Innovative research using a web-based video game pairs humans with computers to improve scientific knowledge of the genetic basis of diseases such as Alzheimer’s, diabetes and cancer.
The game, called Phylo, was developed by computer scientist Dr. Jérôme Waldispuhl of McGill University and collaborator Mathieu Blanchette in 2010.
Phylo is designed to allow casual game players to contribute to scientific research by arranging multiple sequences of colored blocks that represent human DNA. By looking at the similarities and differences between these DNA sequences, scientists are able to gain new insight into a variety of genetically based diseases.
Over the past year, Phylo’s 17,000 registered users have been able to simply play the game for fun or choose to help decode a particular genetic disease.
“A lot of people said they enjoyed playing a game which could help to trace the origin of a specific disease like epilepsy,” said Waldispuhl.
“There’s a lot of excitement in the idea of playing a game and contributing to science at the same time,” Blanchette agreed. ”It’s guilt-free playing; now you can tell yourself it’s not just wasted time.”
Waldispuhl and his students came up with the idea of using a video game to solve the problem of DNA multiple sequence alignment because it is a task that is difficult for computers to do well.
“There are some calculations that the human brain does more efficiently than any computer can.

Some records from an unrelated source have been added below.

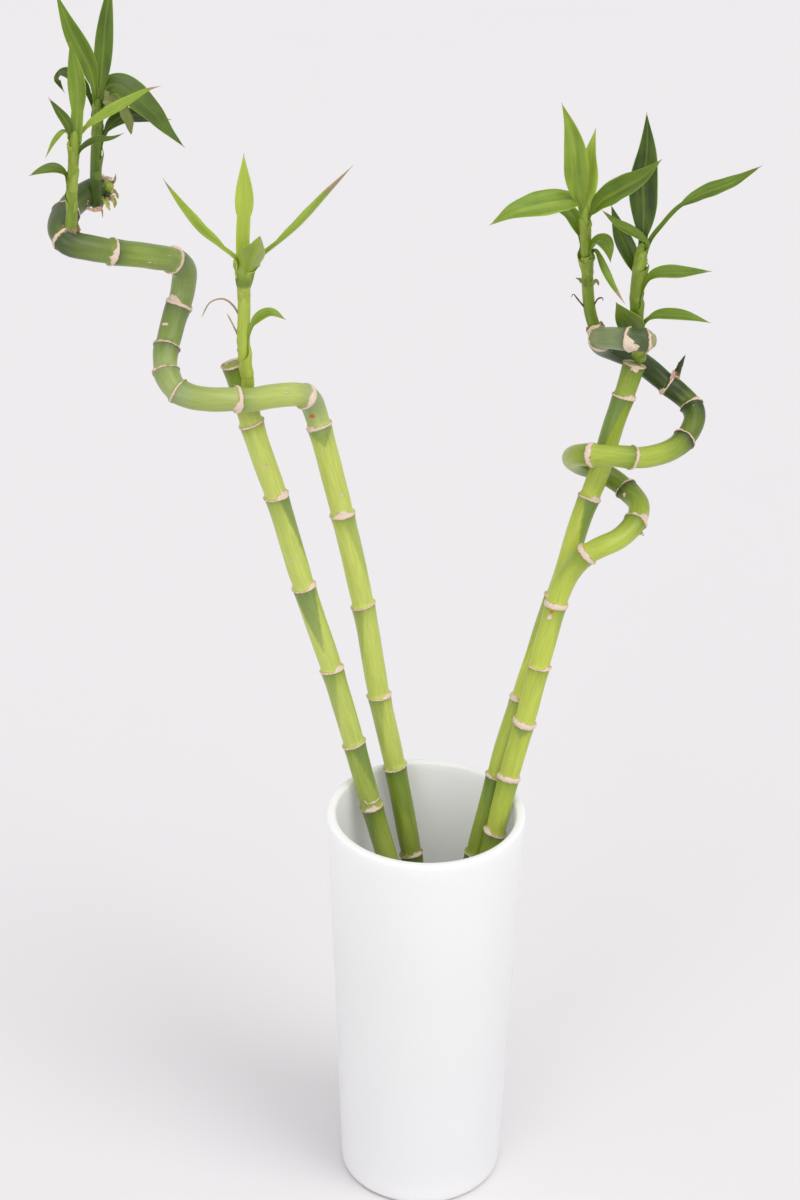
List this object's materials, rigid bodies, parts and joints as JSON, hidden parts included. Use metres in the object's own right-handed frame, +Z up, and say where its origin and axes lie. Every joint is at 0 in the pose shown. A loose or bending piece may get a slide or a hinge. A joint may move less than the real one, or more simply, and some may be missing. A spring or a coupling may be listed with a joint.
{
  "type": "lucky bamboo in a vase",
  "caption": "Straight and coiled lucky bamboo canes with leafy side shoots, leaning in water in a tapered white vase that stands on its flat base.",
  "frame": {"origin": "the middle of the vase's flat underside, which is the lowest face of the object", "axes": "+Z up along the vase, front towards -Y, +X to the right as seen from the front"},
  "size_m": [0.3376, 0.134, 0.6271],
  "materials": {
    "ceramic": "satin",
    "water": "gloss",
    "light_cane": "satin",
    "green_cane": "satin",
    "leaf": "satin"
  },
  "bodies": {
    "root": {"vase": "ceramic", "water": "water", "cane_left_straight": "light_cane", "cane_left_coiled": "green_cane", "cane_right_coiled": "green_cane", "cane_right_straight": "light_cane", "shoot_left_straight": "leaf", "shoot_left_coiled_front": "leaf", "shoot_left_coiled_back": "leaf", "shoot_right_coiled": "leaf", "shoot_right_straight": "leaf"}
  },
  "joints": []
}
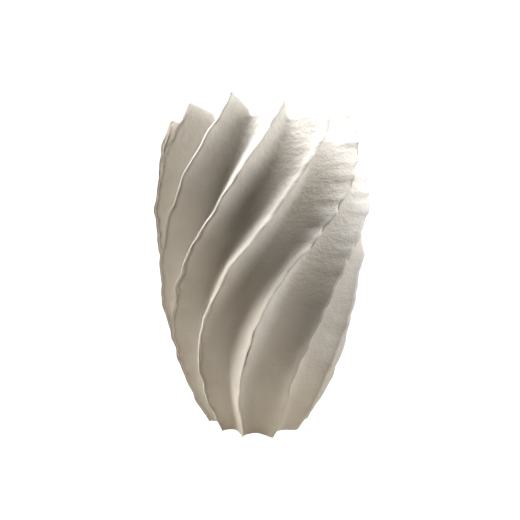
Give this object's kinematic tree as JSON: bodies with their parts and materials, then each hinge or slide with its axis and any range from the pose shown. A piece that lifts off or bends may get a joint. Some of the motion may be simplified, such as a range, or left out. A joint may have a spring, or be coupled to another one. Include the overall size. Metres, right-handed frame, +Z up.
{
  "type": "fluted plaster vase",
  "caption": "Open-topped barrel-shaped vase in matt off-white plaster, wrapped in twisted concave leaves with thin pinched crests and a scalloped rim.",
  "frame": {"origin": "middle of the flat underside, on the surface the vase stands on", "axes": "+Z up along the vase's axis; +X and +Y level, with -Y towards the viewer"},
  "size_m": [0.2183, 0.2181, 0.31],
  "materials": {
    "plaster_leaf": "matt unglazed, finely wrinkled",
    "plaster_wall": "matt unglazed, smoothed by hand",
    "plaster_floor": "matt unglazed, rubbed flat"
  },
  "bodies": {
    "root": {"floor_disc": "plaster_floor", "vessel_wall": "plaster_wall", "leaf_01": "plaster_leaf", "leaf_02": "plaster_leaf", "leaf_03": "plaster_leaf", "leaf_04": "plaster_leaf", "leaf_05": "plaster_leaf", "leaf_06": "plaster_leaf", "leaf_07": "plaster_leaf", "leaf_08": "plaster_leaf", "leaf_09": "plaster_leaf", "leaf_10": "plaster_leaf", "leaf_11": "plaster_leaf", "leaf_12": "plaster_leaf", "leaf_13": "plaster_leaf"}
  },
  "joints": []
}
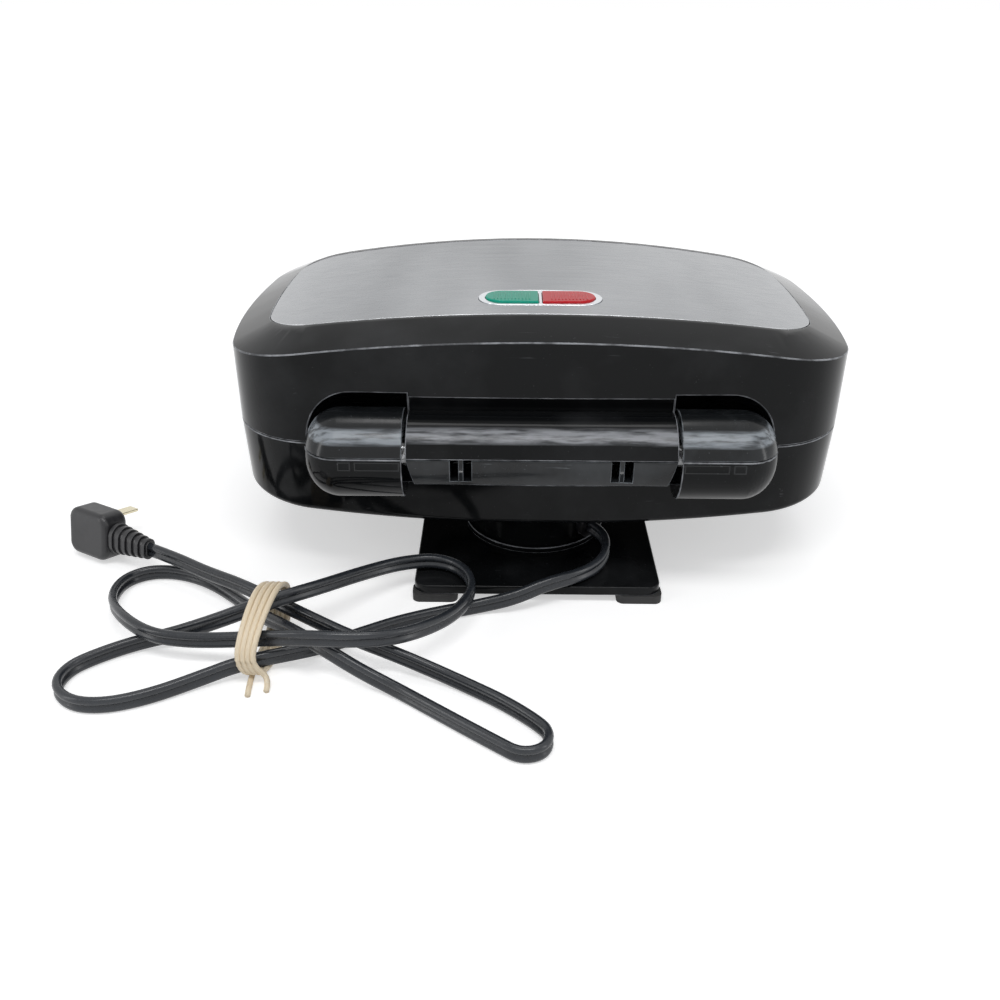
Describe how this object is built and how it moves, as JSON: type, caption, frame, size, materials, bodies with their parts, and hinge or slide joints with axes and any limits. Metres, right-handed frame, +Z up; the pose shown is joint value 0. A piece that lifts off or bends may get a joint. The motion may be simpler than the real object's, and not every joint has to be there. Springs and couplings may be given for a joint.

Recognizing and sorting visual patterns fall in that category,” explained Waldispuhl.
“Computers are best at handling large amounts of messy data, but where we require high accuracy, we need humans. In this case, the genomes we’re analyzing have already been pre-aligned by computers, but there are parts of it that are misaligned. Our goal is to identify these parts and transform the task of aligning them into a puzzle people will want to sort out.”
Since the game was launched in November 2010, the researchers have received more than 350,000 solutions to alignment sequence problems.
“Phylo has contributed to improving our understanding of the regulation of 521 genes involved in a variety of diseases. It also confirms that difficult computational problems can be embedded in a casual game that can easily be played by people without any scientific training,” Waldispuhl said.
“What we’re doing here is different from classical citizen science approaches. We aren’t substituting humans for computers or asking them to compete with the machines. They are working together. It’s a synergy of humans and machines that helps to solve one of the most fundamental biological problems.”